Q11: Do you have any views on how this register should
work and the information it should contain?
LPAs should usefully
be keeping registers for self-builders, group self-builders and potential
co-housers. Another register with individuals and possibly related people of
different and increasing ages and possibly local needs implies careful
judgements (possibly by panels or committee), appeal procedures and possibly
judicial review of mistakes or apparently unreasonable decisions. All this at
the time of severe cutbacks?
Q12: What kind of vanguard programme would be most
helpful to support the roll out of Starter Homes?
The Starter Home
exception is misconceived as it is a replacement for the failure to tackle land
prices as the fundamental key to affordability. In the case of necessary
systemic changes there should no need for ‘vanguards’, which is a mechanism suited for changes where
Government anticipates problems. There
are enough difficulties with the proposals to know that problems will arise
without these being uncovered by vanguards or trial and error.
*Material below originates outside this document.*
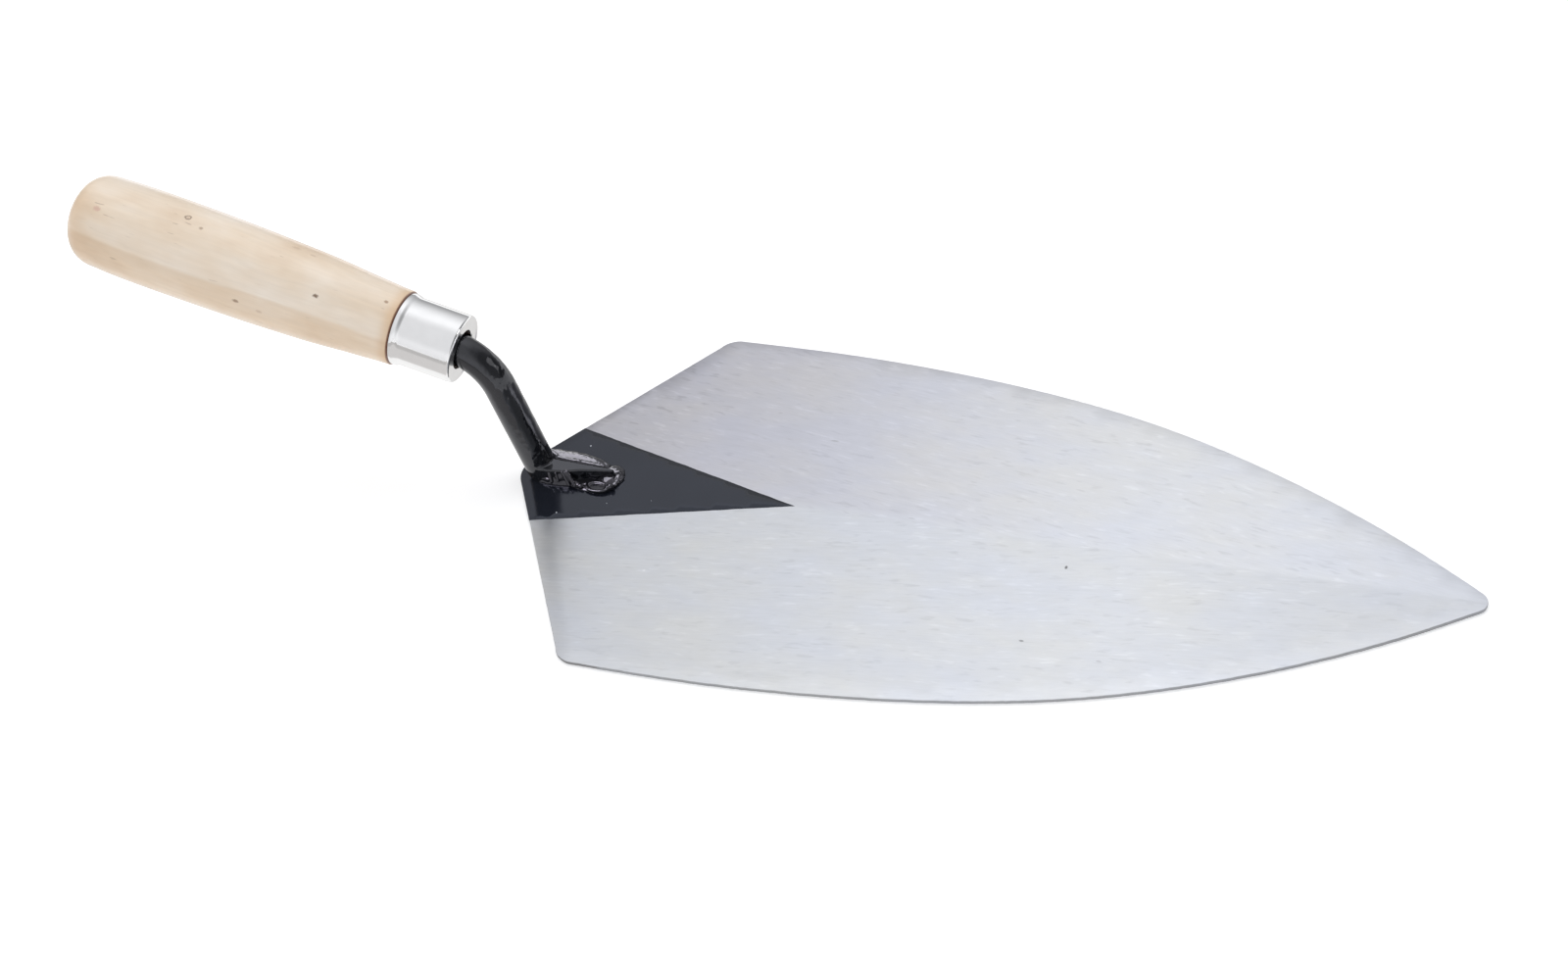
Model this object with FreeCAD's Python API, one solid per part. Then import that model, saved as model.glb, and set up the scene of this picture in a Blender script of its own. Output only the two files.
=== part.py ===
import FreeCAD, Part
import math
import os

# Brick trowel: forged 11 in x 5 1/2 in blade, welded-on bent shank, ferrule and
# turned wooden handle.  Millimetres, +X towards the tip of the blade, +Y to the
# left of a user who looks towards the tip, +Z up from the blade's underside.
# The model is built with the heel corner of the blade at the origin and is moved
# at the end, so that the origin is the middle of the overall box, at its bottom.

# ---------------------------------------------------------------- dimensions
# blade
blade_length = 279.4          # heel corner (sharp) to tip, 11 in
blade_width = 139.9           # widest place, 5 1/2 in
blade_thick = 1.2
heel_slope = 0.6445           # dx/dy of the two straight heel edges
heel_corner_x = 45.2          # where a heel edge meets the side curve
heel_radius = 9.5             # rounding of the heel point under the shank
corner_radius = 7.0           # rounding of the two wide corners
tip_radius = 4.0              # rounding of the tip
tip_vertex_x = 281.6          # where the side curves would cross
edge_round = 0.25             # broken edge all round the blade
# half widths of the blade along its length, corner to tip
side_curve = [(60.0, 69.95), (80.0, 69.5), (100.0, 68.3), (120.0, 66.3),
              (140.0, 63.5), (160.0, 59.65), (180.0, 54.5), (200.0, 47.5),
              (220.0, 38.7), (240.0, 28.2), (260.0, 15.75)]

# shank: one round bar, tang + neck + forged foot
bar_radius = 4.76             # 3/8 in bar
rim_x = -24.07                # centre of the ferrule's back rim
rim_z = 50.98 + blade_thick
handle_tilt = 17.2            # degrees, handle rises towards the butt
neck_straight = 14.6          # ferrule rim to the start of the neck bend
neck_bend_radius = 18.8
neck_bend_angle = 61.8        # degrees
foot_top_back = 5.2           # height of the foot above the blade, at the neck
foot_top_toe = 4.1            # and at the toe
foot_half_back = 4.3
foot_half_toe = 3.1
foot_toe_x = 33.2             # front end of the foot
heel_wrap = 4.0               # rounding of the bar's outside where it turns forward
tang_parallel = 8.0           # tang keeps the bar's size this far behind the rim
tang_tip_radius = 2.4
tang_length = 64.0            # behind the ferrule's rim

# ferrule: drawn cup, closed at the front around a hole for the bar
ferrule_length = 19.0
ferrule_radius = 10.3
ferrule_flare = 10.85         # back rim
ferrule_wall = 0.8
ferrule_shoulder = 1.5        # outside rounding at the front
ferrule_hole = 5.95
ferrule_dish = 0.5            # front face lies this far behind the front edge

# handle
handle_length = 105.8         # wood behind the ferrule's rim
tenon_length = 13.0           # wood inside the ferrule
butt_round = 10.8             # axial length of the rounding at the butt
# outside radius of the wood, distance behind the ferrule's rim
wood_profile = [(0.5, 11.28), (4.0, 11.45), (8.0, 11.75), (14.0, 12.15),
                (24.0, 12.95), (36.0, 13.55), (48.0, 13.98), (60.0, 14.22),
                (72.0, 14.36), (84.0, 14.35), (92.0, 14.15), (95.0, 13.98)]

V = FreeCAD.Vector
os.makedirs("parts", exist_ok=True)


def bspline(points, start=None, end=None):
    c = Part.BSplineCurve()
    if start is not None:
        c.interpolate(Points=points, InitialTangent=start, FinalTangent=end)
    else:
        c.interpolate(Points=points)
    return c


# --------------------------------------------------------------------- blade
def make_blade():
    half = heel_corner_x / heel_slope
    left = [V(heel_corner_x, half, 0)]
    left += [V(x, y, 0) for x, y in side_curve]
    left += [V(tip_vertex_x, 0, 0)]
    right = [V(p.x, -p.y, 0) for p in left]
    e1 = Part.LineSegment(V(0, 0, 0), left[0]).toShape()
    e2 = bspline(left).toShape()
    e3 = bspline(list(reversed(right))).toShape()
    e4 = Part.LineSegment(right[0], V(0, 0, 0)).toShape()
    wire = Part.Wire([e1, e2, e3, e4])
    plate = Part.Face(wire).extrude(V(0, 0, blade_thick))

    def upright(x, y):
        for e in plate.Edges:
            b = e.BoundBox
            if (b.ZLength > blade_thick * 0.9 and abs(b.XMin - x) < 0.01
                    and abs(b.XMax - x) < 0.01 and abs(b.YMin - y) < 0.01
                    and abs(b.YMax - y) < 0.01):
                return e
        raise RuntimeError("no upright edge at %s,%s" % (x, y))

    for x, y, r in ((0, 0, heel_radius), (heel_corner_x, half, corner_radius),
                    (heel_corner_x, -half, corner_radius),
                    (tip_vertex_x, 0, tip_radius)):
        plate = plate.makeFillet(r, [upright(x, y)])
    rim = [e for e in plate.Edges if e.BoundBox.ZLength < 1e-4]
    return plate.makeFillet(edge_round, rim).Solids[0]


# --------------------------------------------------- frame of the handle axis
tilt = math.radians(handle_tilt)
axis_dir = V(math.cos(tilt), 0, -math.sin(tilt))     # towards the blade
axis_up = V(math.sin(tilt), 0, math.cos(tilt))
rim = V(rim_x, 0, rim_z)


def on_axis(a, r=0.0):
    """Point at distance a in front of the ferrule's rim, r above the axis."""
    return rim + axis_dir * a + axis_up * r


def turned(outline):
    """Solid of revolution about the handle axis from (a, r) edges."""
    return Part.Face(Part.Wire(outline)).revolve(rim, axis_dir, 360)


def line(p, q):
    return Part.LineSegment(on_axis(*p), on_axis(*q)).toShape()


def arc(p, m, q):
    return Part.Arc(on_axis(*p), on_axis(*m), on_axis(*q)).toShape()


# --------------------------------------------------------------------- shank
def make_shank():
    down = math.radians(handle_tilt + neck_bend_angle)
    start = on_axis(neck_straight)
    centre = start - axis_up * neck_bend_radius

    def bend(a):
        return centre + V(math.sin(a), 0, math.cos(a)) * neck_bend_radius

    mid = bend((tilt + down) / 2)
    end = bend(down)
    low_dir = V(math.cos(down), 0, -math.sin(down))
    run = (end.z - blade_thick) / math.sin(down) + 6.0
    low = end + low_dir * run
    path = Part.Wire([
        Part.LineSegment(on_axis(-1.0), start).toShape(),
        Part.Arc(start, mid, end).toShape(),
        Part.LineSegment(end, low).toShape()])
    ring = Part.Wire([Part.Circle(on_axis(-1.0), axis_dir, bar_radius).toShape()])
    neck = path.makePipeShell([ring], True, False)
    # tang: same bar, then a long taper to a blunt point
    tang = turned([
        line((-1.0, 0), (-1.0, bar_radius)),
        line((-1.0, bar_radius), (-tang_parallel, bar_radius)),
        line((-tang_parallel, bar_radius), (-tang_length, tang_tip_radius)),
        line((-tang_length, tang_tip_radius), (-tang_length - 2.0, 0.8)),
        line((-tang_length - 2.0, 0.8), (-tang_length - 2.0, 0)),
        line((-tang_length - 2.0, 0), (-1.0, 0))])
    # the bar ends on the blade, and its outside is rounded where it turns forward
    keep = Part.makeBox(400, 60, 200, V(-200, -30, blade_thick))
    neck = neck.common(keep)
    foot_x = end.x + low_dir.x * (end.z - blade_thick) / math.sin(down)
    back_x = foot_x - bar_radius
    r = heel_wrap
    corner = Part.makeBox(r + 4, 40, r, V(back_x - 4, -20, blade_thick))
    roll = Part.makeCylinder(r, 40, V(back_x + r, -20, blade_thick + r), V(0, 1, 0))
    neck = neck.cut(corner.cut(roll))
    # forged foot: a tapered tongue with a round toe
    t0 = blade_thick
    x0 = foot_x - 1.0
    xt = foot_toe_x - foot_half_toe
    plan = Part.Wire([
        Part.LineSegment(V(x0, -foot_half_back, t0), V(xt, -foot_half_toe, t0)).toShape(),
        Part.Arc(V(xt, -foot_half_toe, t0), V(foot_toe_x, 0, t0), V(xt, foot_half_toe, t0)).toShape(),
        Part.LineSegment(V(xt, foot_half_toe, t0), V(x0, foot_half_back, t0)).toShape(),
        Part.LineSegment(V(x0, foot_half_back, t0), V(x0, -foot_half_back, t0)).toShape()])
    tongue = Part.Face(plan).extrude(V(0, 0, 12))
    side = Part.makePolygon([
        V(x0 - 5, -20, t0 - 1), V(foot_toe_x + 5, -20, t0 - 1),
        V(foot_toe_x + 5, -20, t0 + foot_top_toe - 0.3),
        V(x0 - 5, -20, t0 + foot_top_back + 0.4), V(x0 - 5, -20, t0 - 1)])
    tongue = tongue.common(Part.Face(side).extrude(V(0, 40, 0)))
    tops = [e for e in tongue.Edges
            if e.BoundBox.ZMin > t0 + 2.5 and e.BoundBox.XMax > foot_x + 2]
    try:
        tongue = tongue.makeFillet(0.9, tops)
    except Exception:
        pass
    bar = neck.fuse([tongue]).fuse([tang]).removeSplitter()
    if len(bar.Solids) != 1:
        raise RuntimeError("shank has %d solids" % len(bar.Solids))
    return bar.Solids[0], foot_x


# --------------------------------------------------------------------- welds
def lens(cx, cy, rx, ry, rz, turn=0.0):
    """Upper half of an ellipsoid that stands on the blade."""
    ball = Part.makeSphere(1.0)
    m = FreeCAD.Matrix()
    m.scale(rx, ry, rz)
    s = ball.transformGeometry(m)
    s.rotate(V(0, 0, 0), V(0, 0, 1), turn)
    s.translate(V(cx, cy, blade_thick))
    return s.common(Part.makeBox(200, 100, 40, V(-60, -50, blade_thick)))


def biggest(shape):
    return sorted(shape.Solids, key=lambda s: s.Volume)[-1]


# ------------------------------------------------------------------- ferrule
def make_ferrule():
    L, R, F = ferrule_length, ferrule_radius, ferrule_flare
    w, s, h, g = ferrule_wall, ferrule_shoulder, ferrule_hole, ferrule_dish
    k = math.sqrt(0.5)
    ri = R - w
    return turned([
        arc((0.0, F - 0.45), (0.12, F - 0.1), (0.45, F)),
        line((0.45, F), (0.9, F)),
        arc((0.9, F), (1.75, R + (F - R) * 0.32), (2.9, R)),
        line((2.9, R), (L - s, R)),
        arc((L - s, R), (L - s + s * k, R - s + s * k), (L, R - s)),
        arc((L, R - s), (L - 0.12, R - s - 0.35), (L - g, R - s - 0.7)),
        line((L - g, R - s - 0.7), (L - g, h + 0.3)),
        arc((L - g, h + 0.3), (L - g - 0.09, h + 0.09), (L - g - 0.3, h)),
        line((L - g - 0.3, h), (L - g - w, h)),
        line((L - g - w, h), (L - g - w, ri - 0.9)),
        arc((L - g - w, ri - 0.9), (L - g - w - 0.26, ri - 0.26), (L - g - w - 0.9, ri)),
        line((L - g - w - 0.9, ri), (0.0, ri)),
        line((0.0, ri), (0.0, F - 0.45))])


# -------------------------------------------------------------------- handle
def make_handle(tang):
    ri = ferrule_radius - ferrule_wall
    pts = [on_axis(-t, r) for t, r in wood_profile]
    body = bspline(pts)
    t0, r0 = wood_profile[0]
    tb, rb = wood_profile[-1]
    # rounded butt: a superellipse sampled from the last profile point to the axis
    butt = []
    n = 9
    for i in range(n + 1):
        u = math.pi / 2 * i / n
        a = tb + (handle_length - tb) * math.sin(u) ** (2 / 2.5)
        r = rb * max(math.cos(u), 0.0) ** (2 / 2.5)
        butt.append(on_axis(-a, r if i < n else 0.0))
    slope = body.tangent(body.LastParameter)[0]
    tail = Part.BSplineCurve()
    tail.interpolate(Points=butt, InitialTangent=slope * 6, FinalTangent=axis_up * -6)
    solid = turned([
        line((tenon_length, 0), (tenon_length, ri - 0.5)),
        line((tenon_length, ri - 0.5), (tenon_length - 0.5, ri)),
        line((tenon_length - 0.5, ri), (0.0, ri)),
        line((0.0, ri), (0.0, r0 - 0.4)),
        line((0.0, r0 - 0.4), (-t0, r0)),
        body.toShape(), tail.toShape(),
        line((-handle_length, 0), (tenon_length, 0))])
    return biggest(solid.cut(tang))


blade = make_blade()
shank, foot_x = make_shank()
ferrule = make_ferrule()
handle = make_handle(shank)

y_left = foot_half_back - 0.4
weld_left = lens(18.3, y_left, 13.0, 4.3, 4.3, -4.0).cut(shank)
weld_left = biggest(weld_left.common(
    Part.makeBox(80, 30, 20, V(-20, 0.5, 0))))
weld_right = lens(18.8, -foot_half_back + 0.6, 14.6, 2.7, 2.5, 2.0).cut(shank)
weld_right = biggest(weld_right.common(
    Part.makeBox(80, 30, 20, V(-20, -30.5, 0))))
weld_toe = lens(foot_toe_x - 1.6, 0.4, 3.9, 5.2, 2.1)
weld_toe = biggest(weld_toe.cut(shank).cut(weld_left).cut(weld_right))

nodes = {
    "blade": blade,
    "shank": shank,
    "weld_bead_left": weld_left,
    "weld_bead_right": weld_right,
    "weld_bead_toe": weld_toe,
    "ferrule": ferrule,
    "handle": handle,
}

# the origin goes to the middle of the overall box, at its bottom
box = Part.makeCompound(list(nodes.values())).optimalBoundingBox(False)
shift = V(-(box.XMin + box.XMax) / 2, -(box.YMin + box.YMax) / 2, -box.ZMin)
print("shift", shift, "size", box.XLength, box.YLength, box.ZLength)
for name, shape in nodes.items():
    shape = shape.copy()
    shape.translate(shift)
    if len(shape.Solids) != 1:
        raise RuntimeError(name + " is not one solid")
    solid = shape.Solids[0]
    print("%-16s valid %s volume %.1f" % (name, solid.isValid(), solid.Volume))
    solid.exportStep("parts/" + name + ".step")
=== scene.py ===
import math

import bpy
import bmesh
import numpy as np
from mathutils import Matrix, Vector
from mathutils.geometry import delaunay_2d_cdt


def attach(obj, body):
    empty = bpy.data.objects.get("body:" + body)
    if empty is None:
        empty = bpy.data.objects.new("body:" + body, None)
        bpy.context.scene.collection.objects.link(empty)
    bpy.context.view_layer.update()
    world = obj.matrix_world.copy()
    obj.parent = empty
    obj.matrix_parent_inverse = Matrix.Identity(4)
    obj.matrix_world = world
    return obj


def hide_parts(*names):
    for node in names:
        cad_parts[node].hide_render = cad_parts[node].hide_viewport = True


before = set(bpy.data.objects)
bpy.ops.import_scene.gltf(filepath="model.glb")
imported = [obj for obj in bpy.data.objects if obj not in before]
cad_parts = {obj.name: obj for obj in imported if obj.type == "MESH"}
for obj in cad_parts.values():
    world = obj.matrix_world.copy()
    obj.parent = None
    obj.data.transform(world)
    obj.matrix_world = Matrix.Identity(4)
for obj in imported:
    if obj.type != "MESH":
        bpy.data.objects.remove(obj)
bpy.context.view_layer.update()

SCENE = bpy.context.scene
COLL = SCENE.collection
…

For example vanguards would have to be those authorities
in the process of review of their local plans so that these could include the
many definitions on which the proposals are predicated; what would comprise an exception
site which would or would not be a normally occurring windfall, decision-making
and appeal procedure and fair but
flexible eligibility criteria. Introducing
these novel and potentially contentious policies would delay the approval of
new and replacement development plans and their implementation.
The proposal of a
Design Advisory Panels (there is no question dedicated to this?) should be
abandoned. There is a very carefully constructed Building for Life scheme
operating with the support of LPAs and housebuilders. There are design guides produced by LPAs and
(unfortunately) more design guidance in neighbourhood plans. The last thing
that is required is more design guidance especially from higher levels.